PONTIANAK, SAWIT INDONESIA – Kementerian Pertanian melalui Ditjen Perkebunan menggencarkan sosialisasi aplikasi Bank Benih Perkebunan (BabeBUN) untuk mendukung akselerasi program Peremajaan Sawit Rakyat (PSR). Aplikasi ini akan mempermudah kerja petani sawit untuk mengakses benih sawit unggul dan berkualitas dari 19 produsen.
“Aplikasi Babebun PSR dikembangkan untuk membangun transparansi dan ketelusuran benih untuk program peremajaan. Dimana proses penyediaan benih mulai dari kecambah, pembesaran, penyaluran dapat dipantau,” ujar Direktur Perbenihan Perkebunan, Ditjen Perkebunan Kementerian Pertanian Gunawan dalam Pertemuan Koordinasi Pemantapan Penyediaan Dan Pengawasan Peredaran Benih Kelapa Sawit Se- Kalimantan Di Pontianak, Kamis (27 Juli 2023).
Dikatakan Gunawan, petani dapat mengakses benih kelapa sawit langsung kepada 19 sumber benih sawit yang telah menghasilkan 70 varietas benih unggul. Selanjutnya, terdapat 216 produsen benih pembesaran yang tersebar di seluruh Indonesia.
Aplikasi babebun PSR dapat menjamin ketersediaan 11 juta batang bibit kelapa bersertifikat dari 37 penangkar. Gunawan menjelaskan bahwa aplikasi ini juga mendukung produsen benih sawit untuk masuk ke dalam aplikasi adalah yang memiliki keahlian yang dibuktikan dari sertifikat kompetensi, memiliki pengalaman menangkar dan menjadi mitra dari produsen kecambah.
“Saat ini sudah ada 6 koperasi perserta PSR yang telah mendapatkan rekomendasi teknis yang melakukan pemesanan bibit melalui aplikasi dengan kebutuhan bibit 60 ribu batang. Selain itu jumlah penangkar yang akan masih dalam aplikasi juga akan meningkat karena sejumlah penangkar telah mengakses ke dalam Babebun-PSR,” jelas Gunawan.
Dengan adanya aplikasi ini, maka penangkar yang bisa menyediakan benih akan terseleksi.

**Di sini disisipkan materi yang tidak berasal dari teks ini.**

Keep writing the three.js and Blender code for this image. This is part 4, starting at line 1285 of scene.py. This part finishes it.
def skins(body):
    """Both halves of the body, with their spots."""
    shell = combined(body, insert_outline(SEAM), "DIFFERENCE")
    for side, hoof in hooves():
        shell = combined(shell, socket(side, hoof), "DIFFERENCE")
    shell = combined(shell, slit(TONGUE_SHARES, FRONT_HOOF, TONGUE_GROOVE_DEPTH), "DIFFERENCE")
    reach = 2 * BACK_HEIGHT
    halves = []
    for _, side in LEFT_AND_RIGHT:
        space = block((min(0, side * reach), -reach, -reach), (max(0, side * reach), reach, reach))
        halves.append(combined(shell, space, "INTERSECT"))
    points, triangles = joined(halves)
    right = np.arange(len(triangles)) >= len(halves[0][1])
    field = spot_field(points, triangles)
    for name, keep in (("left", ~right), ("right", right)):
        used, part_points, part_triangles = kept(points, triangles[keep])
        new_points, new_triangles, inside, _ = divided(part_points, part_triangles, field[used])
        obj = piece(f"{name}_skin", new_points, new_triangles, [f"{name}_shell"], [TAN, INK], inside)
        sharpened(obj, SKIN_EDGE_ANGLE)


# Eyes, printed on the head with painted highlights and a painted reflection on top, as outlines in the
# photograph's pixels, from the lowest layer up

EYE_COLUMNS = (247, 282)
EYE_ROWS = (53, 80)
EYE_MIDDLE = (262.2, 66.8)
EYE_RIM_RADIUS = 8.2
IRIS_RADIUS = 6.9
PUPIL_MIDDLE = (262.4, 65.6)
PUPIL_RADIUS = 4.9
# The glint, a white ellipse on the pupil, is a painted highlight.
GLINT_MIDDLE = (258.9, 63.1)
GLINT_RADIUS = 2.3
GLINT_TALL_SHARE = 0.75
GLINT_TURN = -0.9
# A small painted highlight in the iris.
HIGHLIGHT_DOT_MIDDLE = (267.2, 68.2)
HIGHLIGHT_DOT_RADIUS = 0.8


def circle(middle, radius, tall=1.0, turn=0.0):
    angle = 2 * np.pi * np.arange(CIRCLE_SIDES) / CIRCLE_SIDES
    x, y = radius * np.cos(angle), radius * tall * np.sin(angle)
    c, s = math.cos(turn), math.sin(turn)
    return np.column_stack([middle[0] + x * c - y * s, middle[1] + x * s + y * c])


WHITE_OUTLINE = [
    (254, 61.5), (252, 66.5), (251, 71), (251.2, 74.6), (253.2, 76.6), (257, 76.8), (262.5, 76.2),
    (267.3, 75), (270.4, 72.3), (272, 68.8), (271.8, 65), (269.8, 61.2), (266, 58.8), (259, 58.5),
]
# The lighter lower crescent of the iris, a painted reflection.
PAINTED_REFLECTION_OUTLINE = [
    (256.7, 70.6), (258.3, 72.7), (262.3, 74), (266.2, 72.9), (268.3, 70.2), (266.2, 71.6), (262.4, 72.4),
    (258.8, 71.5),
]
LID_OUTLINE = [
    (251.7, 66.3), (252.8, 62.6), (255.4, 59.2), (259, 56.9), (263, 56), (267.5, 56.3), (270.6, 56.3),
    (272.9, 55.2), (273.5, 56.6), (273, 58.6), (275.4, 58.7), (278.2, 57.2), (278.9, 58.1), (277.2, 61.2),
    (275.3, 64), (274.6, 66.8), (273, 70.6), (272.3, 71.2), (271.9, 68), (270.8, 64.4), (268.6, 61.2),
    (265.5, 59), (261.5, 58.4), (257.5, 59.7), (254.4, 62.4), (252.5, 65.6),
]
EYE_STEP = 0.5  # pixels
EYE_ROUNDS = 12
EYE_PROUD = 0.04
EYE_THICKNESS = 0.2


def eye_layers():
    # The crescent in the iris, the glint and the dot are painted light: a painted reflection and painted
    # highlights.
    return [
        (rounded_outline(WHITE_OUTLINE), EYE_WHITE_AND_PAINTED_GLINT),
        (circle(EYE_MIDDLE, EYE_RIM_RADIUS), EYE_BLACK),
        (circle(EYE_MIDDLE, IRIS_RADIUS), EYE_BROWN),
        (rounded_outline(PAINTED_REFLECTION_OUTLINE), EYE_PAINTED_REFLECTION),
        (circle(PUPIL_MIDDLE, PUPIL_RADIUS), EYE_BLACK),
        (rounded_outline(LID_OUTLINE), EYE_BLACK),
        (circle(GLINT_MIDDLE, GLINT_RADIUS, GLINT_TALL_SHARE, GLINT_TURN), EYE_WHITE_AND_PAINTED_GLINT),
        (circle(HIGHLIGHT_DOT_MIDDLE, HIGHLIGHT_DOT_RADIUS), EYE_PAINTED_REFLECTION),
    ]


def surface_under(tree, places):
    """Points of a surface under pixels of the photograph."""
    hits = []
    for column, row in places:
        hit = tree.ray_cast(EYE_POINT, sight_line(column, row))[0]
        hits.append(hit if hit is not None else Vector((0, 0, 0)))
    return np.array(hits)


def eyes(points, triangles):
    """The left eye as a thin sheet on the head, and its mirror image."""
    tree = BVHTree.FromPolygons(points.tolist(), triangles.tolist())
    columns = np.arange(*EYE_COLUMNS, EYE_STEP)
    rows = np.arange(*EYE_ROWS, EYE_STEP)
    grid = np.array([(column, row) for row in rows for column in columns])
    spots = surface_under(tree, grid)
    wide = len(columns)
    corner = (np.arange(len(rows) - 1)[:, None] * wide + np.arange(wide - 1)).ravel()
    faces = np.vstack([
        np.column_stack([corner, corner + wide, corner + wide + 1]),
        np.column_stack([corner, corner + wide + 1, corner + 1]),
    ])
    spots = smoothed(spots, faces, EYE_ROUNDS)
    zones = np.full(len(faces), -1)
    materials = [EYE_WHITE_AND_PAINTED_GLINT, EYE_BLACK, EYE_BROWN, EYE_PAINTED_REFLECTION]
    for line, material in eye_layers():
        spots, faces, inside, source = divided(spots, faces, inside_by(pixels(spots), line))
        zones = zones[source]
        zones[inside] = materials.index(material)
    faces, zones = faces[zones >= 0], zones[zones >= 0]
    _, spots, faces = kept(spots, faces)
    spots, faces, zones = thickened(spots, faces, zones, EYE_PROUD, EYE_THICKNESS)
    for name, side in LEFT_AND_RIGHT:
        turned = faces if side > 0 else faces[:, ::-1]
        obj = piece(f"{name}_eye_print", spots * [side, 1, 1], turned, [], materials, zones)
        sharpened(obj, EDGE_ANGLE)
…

Lalu petani melakukan pemesanan berdasarkan jarak dan potensi ketersediaan. Serta proses penyediaannya akan terkontrol melalui babebun.
Dijelaskan Gunawan, aplikasi Babebun akan mencegah investasi menjadi sia-sia manakala dalam pelaksanaan PSR menggunakan benih asalan atau benih ilegal. Dampak negatif penggunaan benih sawit ilegal antara lain tanaman lambat berbuah, produksi TBS sawit lebih rendah dari produksi normal, proses pengolahan tidak efisien dan kerugian finansial dan ekonomi.
“Harapan kami peredaran penggunaan benih ilegal dapat diminimalisir, pemasaran atau bisnis benih sawit lebih terbuka atau tidak terjadi monopoli, distribusi benih sawit lebih terorganisir, pekebun memiliki kesempatan untuk memilih benih sawit sesuai dengan minat dan kesesuaian lokasi, serta pemerintah dalam hal ini Ditjenbun dan UPTD Perbenihan seluruh Provinsi dapat ikut mengawasi proses peredaran benih kelapa sawit khususnya untuk kegiatan PSR,” ungkapnya.